Statements like these make human rights activists and opposition polticians sit up and take notice: Uzbekistan has repeatedly been linked to torture, child labor and repression of the media and the opposition. The Uzbek government was criticized for its bloody suppression of protests in Andijan in 2005, where, it's estimated, hundreds of people died.

'Co-operation shows cowardice'

Paul Schäfer, defense spokesman for the Left party in the German parliament, regards the idea of co-operating with Uzbekistan as morally questionable. "We're dealing here with an autocratic and repressive regime," he told Deutsche Welle.

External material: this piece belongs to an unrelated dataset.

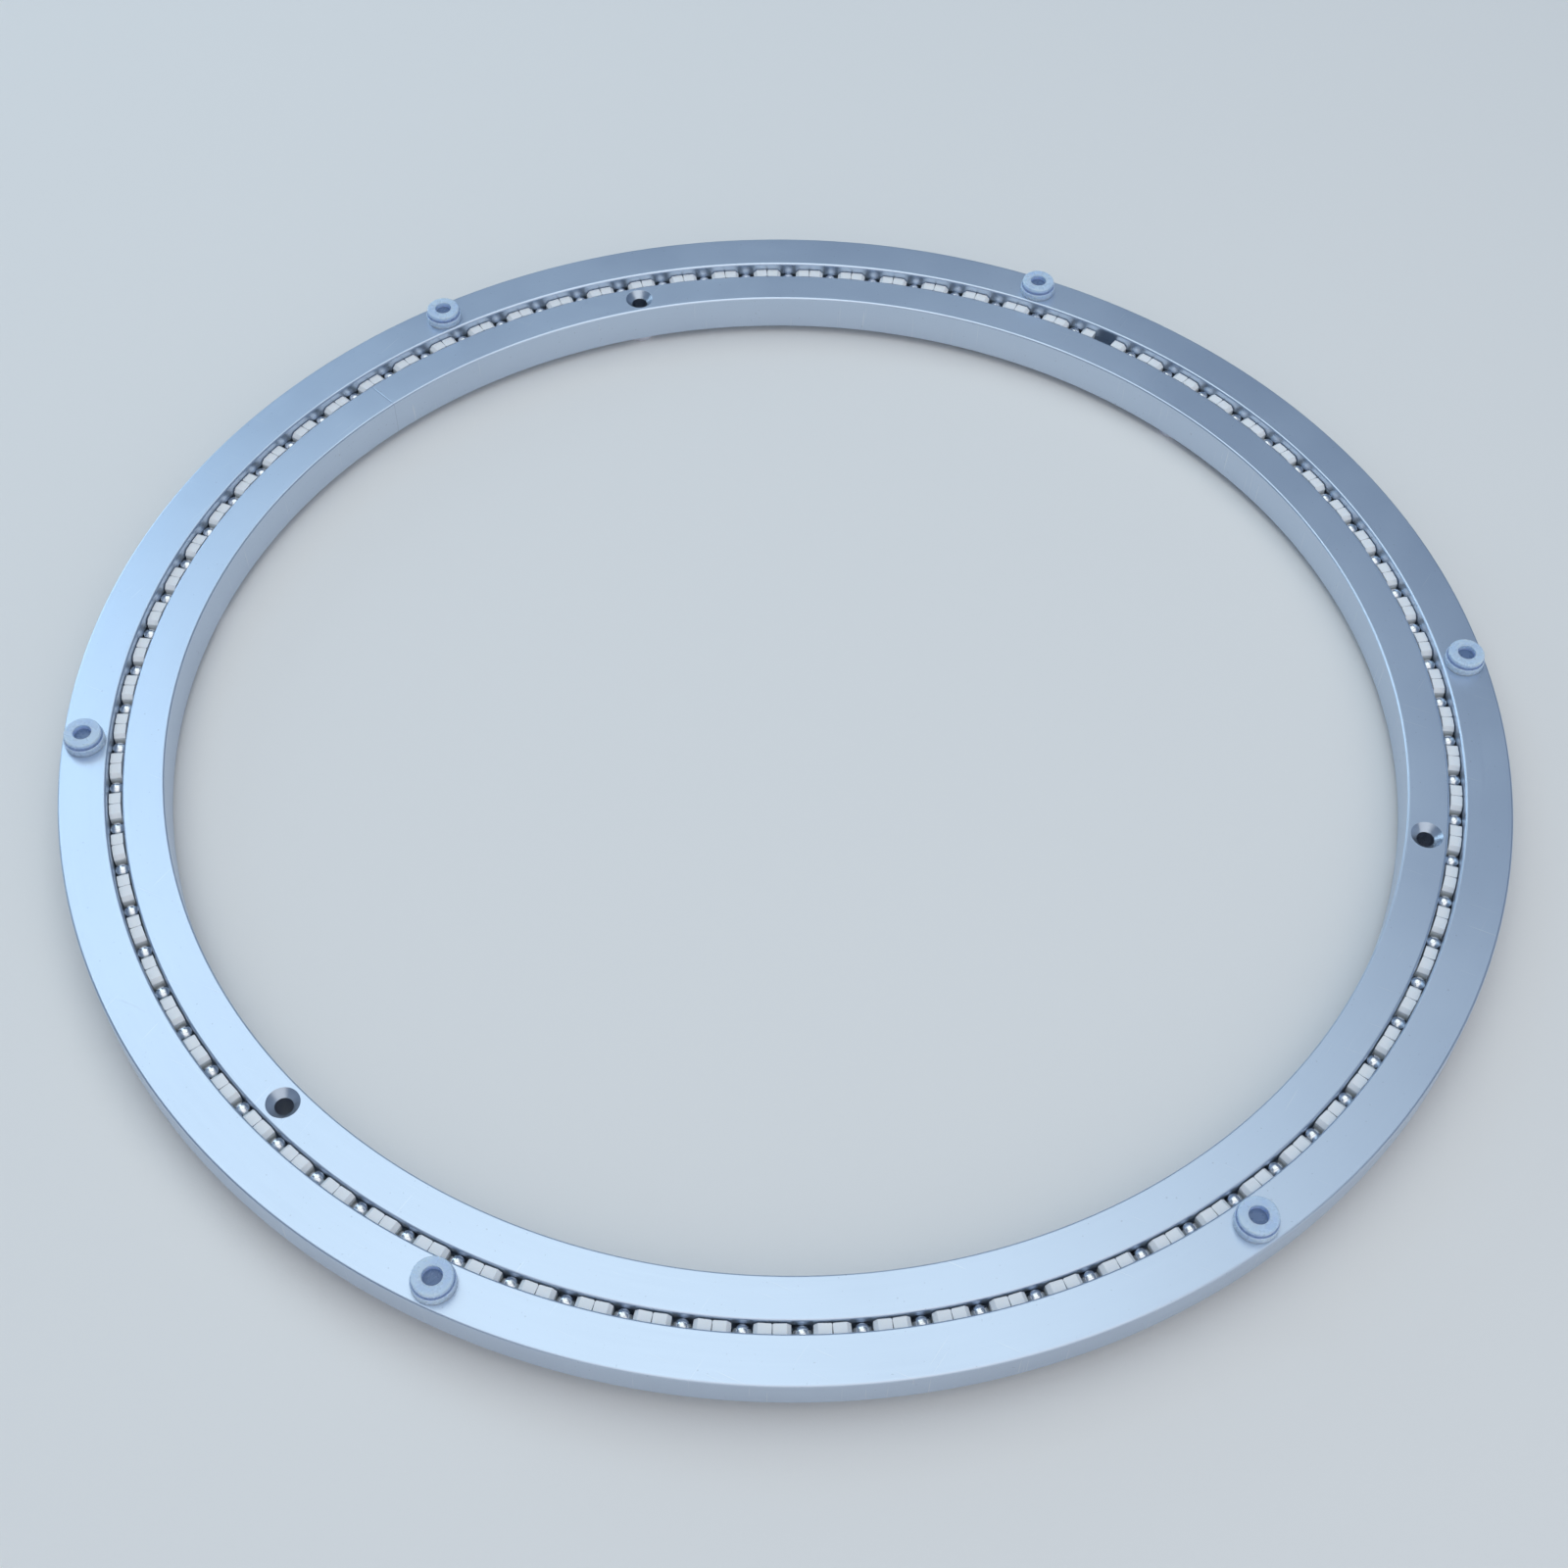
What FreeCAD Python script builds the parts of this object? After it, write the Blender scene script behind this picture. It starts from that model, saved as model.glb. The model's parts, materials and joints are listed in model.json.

The Green member of parliament Viola von Cramon is even more strident: "To co-operate with such a country is a sign of cowardice," she said. But as far as the defense ministry is concerned, apparently the only important factor is that the services and the logistics are right.

The government's information policy has given the critics more ammunition: both the Foreign and Defense Ministries refuse to release the details of the agreement with Uzbekistan. The treaty is classified to protect "the foreign policy interests of the Federal Republic of Germany." But some details about the German-Uzbek co-operation have become known in parliament.

100 million for transit rights

Between 2005 and 2009, the defense ministry listed almost 67 million euros ($88 million) as "additional deployment-related outlay" for Termez. It's estimated that since a new agreement was made in 2010, the annual payments to Uzbekistan were almost 16 million euros a year. That means that between 2005 and 2011 around 100 million euros were given to Uzbekistan. But what the money was used for remains a secret.

It's safer to bring equipment home via Termez, but is it right?Image: picture-alliance/dpa

German development aid payments to Uzbekistan are not a secret though. Between 2005 and 2011, more than 90 million euros were spent on education and health projects. That puts Uzbekistan near the bottom of the list of recipients of German aid in the area: Afghanistan received 1.43 billion euros, Pakistan 382 million, Tajikistan 122 million and Kyrgyzstan 121 million.

In light of the current plans for troop reductions in Afghanistan and the considerable transit traffic that will arise over the next two years, it is quite possible that the agreement between Uzbekistan and the German army could well be renegotiated. But the wall of silence remains. Neither the German defense ministry nor the Uzbek embassy in Berlin were prepared to answer Deutsche Welle's questions.